父亲最后一次给我讲故事是在我毕业南下工作的前一天夜里。那是唯一一次他自己主动讲的。他*在躺椅上,缓缓地摸了摸满头半白的头发,说:“以前有个大学生毕业了,分到一所中学,第一天上课,她讲了一道数学题的解法,说只能这样做,没别的解法了。有个数学尖子不服气,也不信邪,真找到了一种新解法。女大学生哭着找到校长,说还要去读书,因为自己还不如一个学生。”我听完哈哈大笑:“这有啥可哭的?幼稚、没出息。”父亲不满地盯了我一眼:“人家多谦虚,你要学呢。”

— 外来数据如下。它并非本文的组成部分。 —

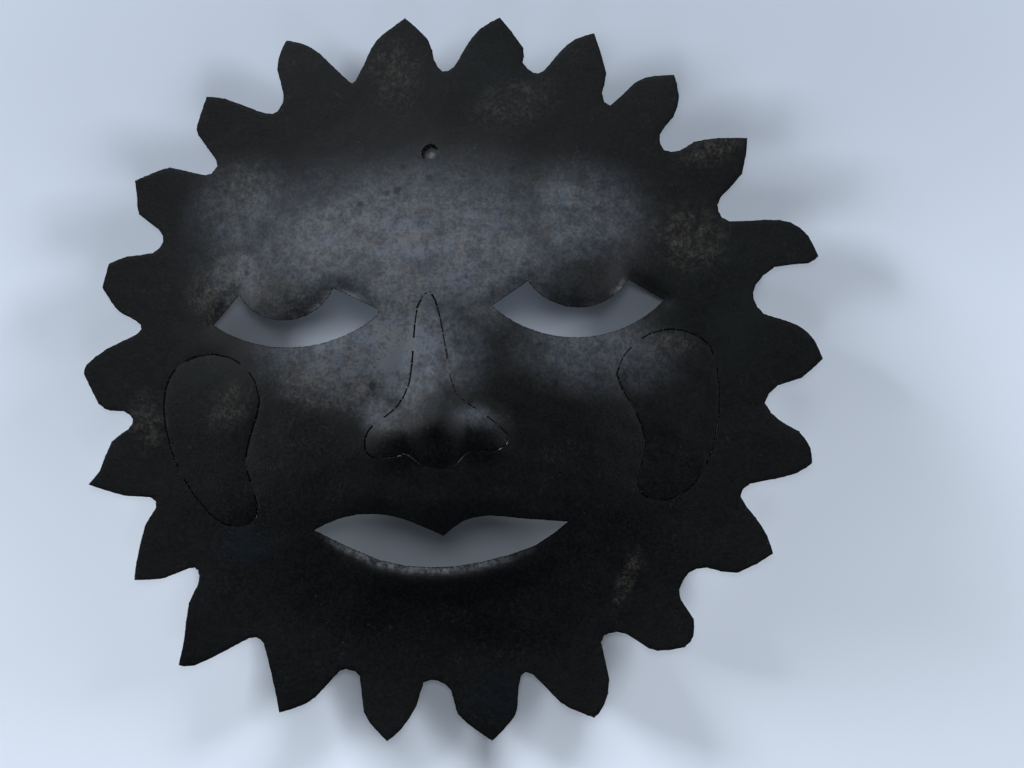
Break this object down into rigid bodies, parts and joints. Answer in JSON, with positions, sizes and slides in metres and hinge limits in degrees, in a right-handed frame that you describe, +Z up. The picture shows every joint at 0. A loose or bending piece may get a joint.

而今,十年过去,我才深深悟出父亲为我倾注的万般心血!我的勇气、我的毅力、我的勤奋、我的正直、善良与真诚,以及我的良好习惯,无一不浸透着父亲的教诲。在七十支蜡烛点燃的时候,我饱含热泪,在白发苍苍的父亲耳边,尽量用平静的语气说:“爸爸,我终于懂了您讲的那些故事,我会永远记着!”这时,我清楚地看到父亲的眼睛湿润了,满脸皱纹里漾开了欣慰的笑容
注:本文是我多年前在党校教室里一气呵成的。然而,成文后仅仅5天,我的父亲就溘然长逝了。从此,我就只有在梦里、在记忆里,才能见到父亲的音容笑貌了。我将此文整理后抄录在个人文集之首,一直没有拿出去发表。我在几个论坛里发我的真情人生系列时,都将其作为首位文章。